The admission price to the fair was $10 at the gate, $7 if purchased in advance to the fair opening. For the first time this year, all children under the age of five were admitted free.
The South Carolina State Fair has been owned by the South Carolina Agricultural and Mechanical Society since 1869. The charitable organization hands out scholarships to the state's youth and has given out more than $300,000 in recent years.
The fairground encompasses 115 acres. It's located right across from the University of South Carolina football stadium.
The South Carolina Agricultural and Mechanical Society has pledged to keep agriculture alive in the state and promotes state products, like peaches, cotton, tomatoes and collard greens throughout the fair and in the exhibition buildings.

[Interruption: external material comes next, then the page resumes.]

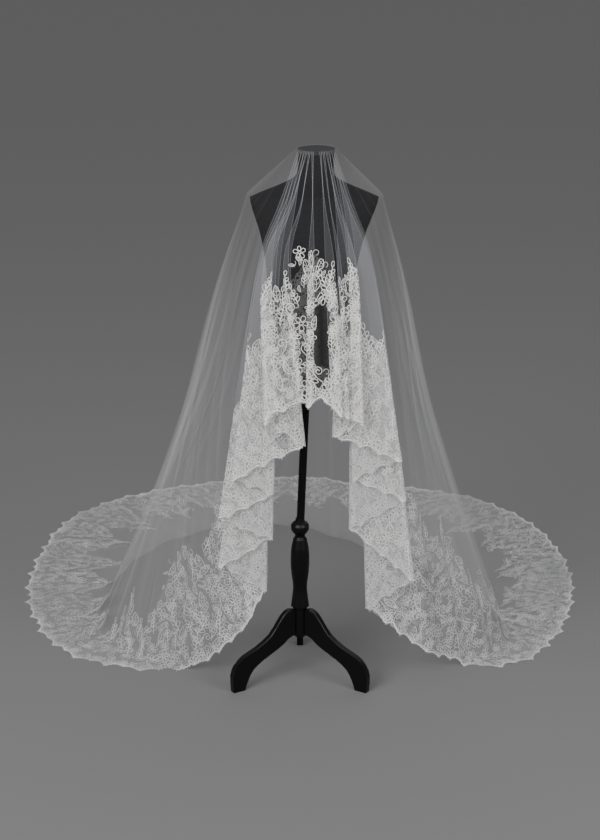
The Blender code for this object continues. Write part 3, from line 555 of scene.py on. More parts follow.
@dataclass
class VeilSheet:
    """The whole sheet as a fine grid, and places on it from distances along and up from the hem."""

    sizes: SheetSizes = field(default_factory=SheetSizes)
    fall_steps: int = 24
    flat_step: float = 0.012
    samples: int = 24
    rows: tuple[int, int, int, int] = (9, 30, 8, 22)
    up_step: float = 0.008
    up_count: int = 72
    corner_reach: float = 0.030
    scallop_spacing: float = 0.056
    scallop_depth: float = 0.011
    point_depth: float = 0.012
    front_cover: float = 0.023
    shoulder_cover: float = 0.023
    upper_cover: float = 0.070
    fall_cover: float = 0.100
    edge_cover: float = 0.26
    # Painted highlight: cover added in a narrow band along each soft crease
    crease_highlight_cover: float = 0.08
    streak_cover: float = 0.08
    front_fill: float = 0.12
    cascade_fill: float = 0.52
    fall_fill: float = 0.10
    # Share of the lit cord colour on the folds, the sides and the train; the rest is the painted shade grey
    front_painted_light: float = 0.85
    side_painted_light: float = 0.55
    train_light: float = 0.0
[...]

The fair is supported and controlled by life members. In 1904, the society moved the fair to its present location, on property along Bluff Road in Columbia. In 1912, the society bought the Hippodrome Building, used for the Jamestown Exposition and for the National Republican Convention in Norfolk, Va. The building was moved to Columbia, where it was used for the National Corn Convention in 1912. The Hippodrome Building was destroyed by fire in 1966 and was replaced by the Hampton and Ruff Building. The fair is not state owned nor does it receive appropriations from the state. Over the last decade, the fair has returned more than $1 million to educate South Carolina's youth.
Entertainment on the grandstand stage included The Band Perry, at a price of $30 for the performance. The Band Perry is an American country group made up of siblings Kimberly Perry, Reid Perry and Neil Perry. They signed to Republic Nashville in 2009 and released their debut album in October 2012. Their second album was released in 2013. A single, If I Die Young, reached number one on the Billboard Hot Country Songs chart.
Corey Smith was a free concert, as was The Temptations. Kirk Franklin was also free. Foreigner cost $15 to attend. Need to Breath and Justin Moore also cost $15.
"We had great grandstand acts this year," Smith said.
Additional entertainment included a Border collie exposition, a donkey and mule show, a petting zoo and a fire safety house.
For your agricultural inquiries, you could "Ask Uncle Ag," and you could also see an American Heritage Village to see a mule-powered sugar cane press, blacksmith demonstrations, and a heritage museum. There was Andes Cosmos with music from Ecuador, bluegrass music, soul line dancing and square dancing clubs from all over South Carolina. There are four square dancing clubs right in Columbia, according to the website for the fair.
The fair was advertised on radio, television, through social media and print media, Smith said.
"We still sell tickets all the way to Charlotte, N.C. and into Georgia," she said.
The midway was handled by North American Midway Entertainment for 2013. NAME is a company that prides itself in making safety checks daily on all equipment, said Smith. There were plenty of exciting new rides this year, but, again, she said that final numbers aren't yet in. They do, however, expect midway revenues to be up this year.
There were, of course, specials days for special people. Members of the military and retired military were admitted free throughout the fair with proper identification. There was FFA day for members of the Future Farmers of America, 4H day for 4H members. There were kindergarten tours of the fair on Oct. 13.
Senior day was held on October 15. Those 55 years of age and older were admitted for $7. And there were free Ferris Wheel rides for seniors all day.
Thursday, Oct. 16, was "Exceptional Citizens Day." Persons with lifelong disabilities were admitted free and one additional person was admitted free as their attendant.
On Thursday, Oct. 9, college students with proper identification were admitted free.
In mid-October in Columbia, South Carolina, it was time to find your happy. A lot of folks did just that.